Manzanita and Rocks

The manzanita in this photo was a destination for Molly and me — a minor destination. The kind where you stop, look in awe at a hundreds of year old immense beautiful plant, sit down, give your dog some water, get up and keep going to a real destination. In this case, our destination was a small spring fed pool in a narrow fissure between some of the earth’s oldest rocks up in the Laguna Mountains.

I’ve known some rocks that are more than 1000 million years old — very common rocks, the bedrock of the Earth, pre-cambrian gneiss. They offered a lot of good lessons in patience through change.

Truffle Swimming

Truffle “fishing” in a seasonal pool in the “Indian kitchen”

These particular rocks had been used by Indian tribes for hundreds (thousands?) of years for all the things Indians can use rocks for — weapons, tools, cisterns, grinding holes, laundry. A person who was paying attention could imagine a small band of Indians doing their chores with the help of those ancient rocks, grinding acorns or maybe releasing the fibers of yucca to make sandals and ropes.

In October 2003 an immense fire — 273,246 acres — swept through parts of Southern California — both of these places, in fact. The ancient manzanita was burned to the ground. The oak trees north of this seasonal pond where my dog is swimming were burned to the ground, too. But the rocks — except for some staining from orange fire retardant — were still there, still the same. And the manzanita? The roots hold a manzanita’s life. By spring, shoots of the future had already emerged. I wonder what she looks like now, 15 years later.

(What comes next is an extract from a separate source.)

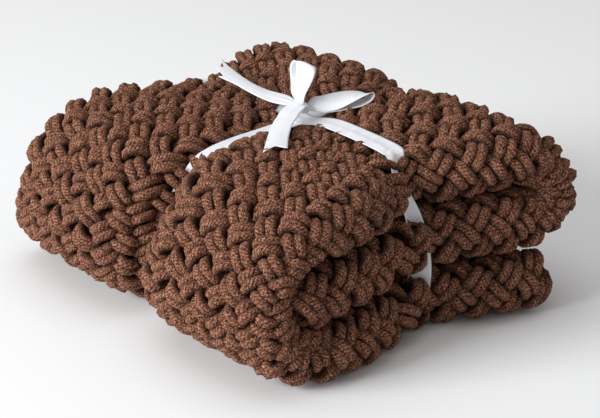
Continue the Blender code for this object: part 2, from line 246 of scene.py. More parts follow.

12 thoughts on “Manzanita and Rocks

  1. We have basalt and other old, old rocks projecting from the ground here and there. We have on where our house was supposed to be, but the builder discovered it seems to go down all the way to the center of the earth, or nearly. So instead, he built our house on the neighbor’s property and it took 30 years to straighten out the mess.

    We too have rocks. But no Manzanita.

    • I’m sure you have gneiss, too. It’s everywhere. Generally it’s granite or another igneous or sedimentary rock that has undergone metamorphosis. Around here — the San Juans — is a giant caldera of an ancient volcano and there’s a lot of basalt.

  2. We MIGHT have some kept in gardens, but it looks like several other things that probably grow better in this climate. We used to have much older trees, but they cut them all down when this was more farming and less empty field. The new trees are all about 100 to 150 years old. Every once in a while, often in the cemetery, you see some really old ones. But not like your trees. Your trees are much older.

    • There are dozens of different manzanita varieties. This one just happens to be the one that grows in the Laguna Mountains, one of the tiny ecological islands in California. The pioneers used to harvest the berries and they called the shrubs “lemonade berries” because they tasted like lemonade.

  3. Amazing, isn’t it, “new trees” 100 – 150 years old. With the new construction around us, the “new” trees were cut down. It haunts me to be totally honest. We still have a few on the property and they are indeed massive. Imagine being in the presence of trees much older. Makes you feel truly insignificant in the grand scheme doesn’t it?

  4. Beautifully described. I have my own fascination with rocks. I can’t explain why rocks and wood speak to my soul. Perhaps it’s just an elemental longing or buried collective memory of ancestral culture—rocks providing tools and defensive weapons, wood providing shelter and fire? Perhaps it is just the resonance of sympathetic atoms—we are all made of the same star dust after all.